◆ Raw data:
╔══
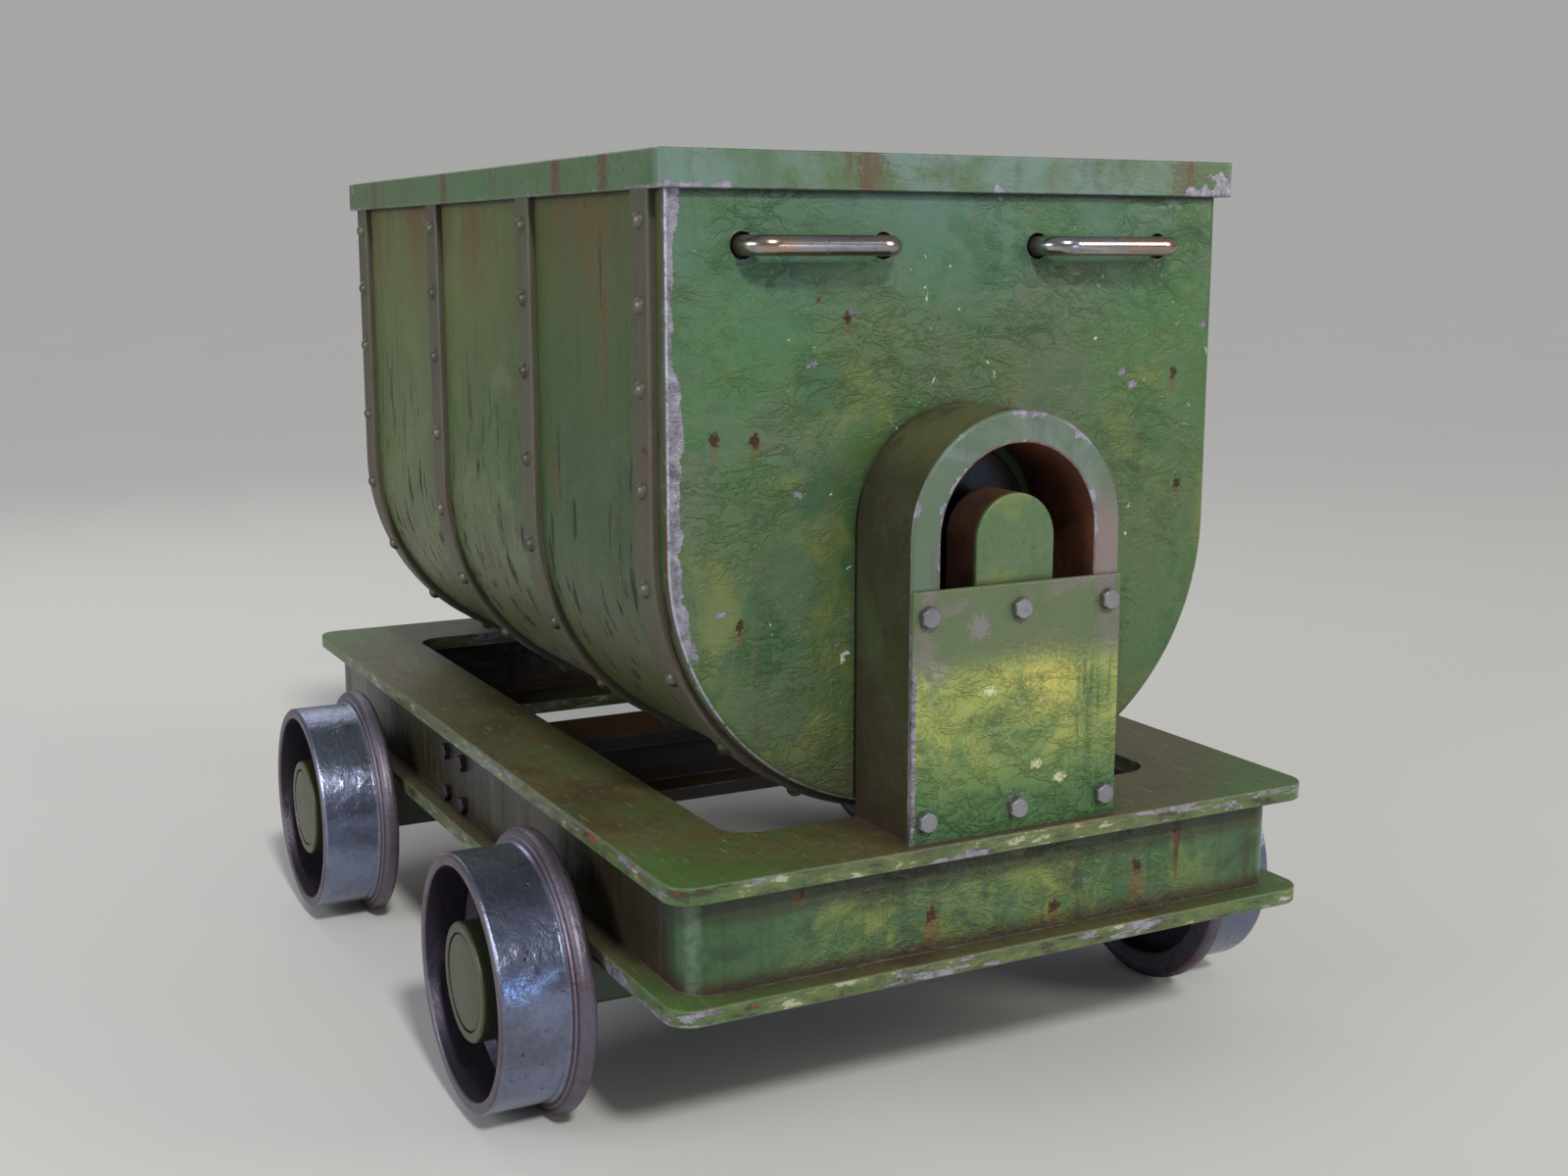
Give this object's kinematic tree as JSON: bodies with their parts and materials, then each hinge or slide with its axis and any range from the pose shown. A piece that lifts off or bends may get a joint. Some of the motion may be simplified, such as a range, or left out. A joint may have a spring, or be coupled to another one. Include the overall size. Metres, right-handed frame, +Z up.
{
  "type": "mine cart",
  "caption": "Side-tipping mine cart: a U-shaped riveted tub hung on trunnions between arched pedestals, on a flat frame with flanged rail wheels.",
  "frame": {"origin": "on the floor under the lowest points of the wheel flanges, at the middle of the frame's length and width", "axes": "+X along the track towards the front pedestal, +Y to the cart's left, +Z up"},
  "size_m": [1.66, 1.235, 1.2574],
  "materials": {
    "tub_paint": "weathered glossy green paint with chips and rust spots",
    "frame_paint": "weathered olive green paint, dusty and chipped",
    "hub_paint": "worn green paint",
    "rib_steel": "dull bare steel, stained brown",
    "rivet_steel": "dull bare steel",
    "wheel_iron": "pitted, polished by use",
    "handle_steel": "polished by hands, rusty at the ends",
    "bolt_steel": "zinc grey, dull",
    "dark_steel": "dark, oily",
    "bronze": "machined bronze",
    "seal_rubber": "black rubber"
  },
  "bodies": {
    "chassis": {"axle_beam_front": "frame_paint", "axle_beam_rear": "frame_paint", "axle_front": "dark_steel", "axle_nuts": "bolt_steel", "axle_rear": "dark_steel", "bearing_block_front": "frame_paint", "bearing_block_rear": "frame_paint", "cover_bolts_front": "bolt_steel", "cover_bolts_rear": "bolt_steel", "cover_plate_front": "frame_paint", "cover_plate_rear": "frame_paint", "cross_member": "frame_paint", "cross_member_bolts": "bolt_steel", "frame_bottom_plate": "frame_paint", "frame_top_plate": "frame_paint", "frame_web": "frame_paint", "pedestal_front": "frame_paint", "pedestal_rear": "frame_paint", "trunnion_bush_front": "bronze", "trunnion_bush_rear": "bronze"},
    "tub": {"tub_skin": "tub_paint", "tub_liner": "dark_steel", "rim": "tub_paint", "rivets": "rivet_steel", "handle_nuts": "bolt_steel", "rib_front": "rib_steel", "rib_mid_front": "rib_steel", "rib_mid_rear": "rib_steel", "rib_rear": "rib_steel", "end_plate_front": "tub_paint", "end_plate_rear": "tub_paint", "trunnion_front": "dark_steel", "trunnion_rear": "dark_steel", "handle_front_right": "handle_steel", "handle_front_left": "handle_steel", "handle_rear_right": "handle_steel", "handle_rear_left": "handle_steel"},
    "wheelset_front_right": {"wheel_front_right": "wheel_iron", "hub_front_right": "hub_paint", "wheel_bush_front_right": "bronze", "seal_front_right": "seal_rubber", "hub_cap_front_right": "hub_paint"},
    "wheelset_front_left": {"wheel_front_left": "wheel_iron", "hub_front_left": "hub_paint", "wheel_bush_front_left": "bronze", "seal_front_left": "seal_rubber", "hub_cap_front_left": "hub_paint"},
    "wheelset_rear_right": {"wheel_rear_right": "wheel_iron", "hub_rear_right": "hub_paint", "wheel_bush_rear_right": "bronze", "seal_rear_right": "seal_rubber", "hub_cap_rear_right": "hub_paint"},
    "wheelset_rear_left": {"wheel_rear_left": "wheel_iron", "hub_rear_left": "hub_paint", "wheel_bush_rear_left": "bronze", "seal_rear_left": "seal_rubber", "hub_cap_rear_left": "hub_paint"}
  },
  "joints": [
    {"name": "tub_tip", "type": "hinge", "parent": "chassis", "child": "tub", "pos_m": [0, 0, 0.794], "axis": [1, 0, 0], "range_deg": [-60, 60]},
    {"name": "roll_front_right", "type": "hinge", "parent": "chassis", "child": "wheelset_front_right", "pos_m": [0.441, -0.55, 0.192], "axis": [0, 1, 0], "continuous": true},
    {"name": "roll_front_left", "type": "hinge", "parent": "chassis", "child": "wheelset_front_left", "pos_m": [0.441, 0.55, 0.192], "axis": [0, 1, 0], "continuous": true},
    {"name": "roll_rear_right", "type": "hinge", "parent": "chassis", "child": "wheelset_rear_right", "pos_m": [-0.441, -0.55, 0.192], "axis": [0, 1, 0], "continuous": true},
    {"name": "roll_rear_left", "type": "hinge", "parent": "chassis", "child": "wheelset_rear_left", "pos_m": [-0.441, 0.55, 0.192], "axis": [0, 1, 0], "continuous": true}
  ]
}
╚══
◆ Aim:
Collect each line containing the string "with".

◆ Final result:
Give this object's kinematic tree as JSON: bodies with their parts and materials, then each hinge or slide with its axis and any range from the pose shown. A piece that lifts off or bends may get a joint. Some of the motion may be simplified, such as a range, or left out. A joint may have a spring, or be coupled to another one. Include the overall size. Metres, right-handed frame, +Z up.
  "caption": "Side-tipping mine cart: a U-shaped riveted tub hung on trunnions between arched pedestals, on a flat frame with flanged rail wheels.",
    "tub_paint": "weathered glossy green paint with chips and rust spots",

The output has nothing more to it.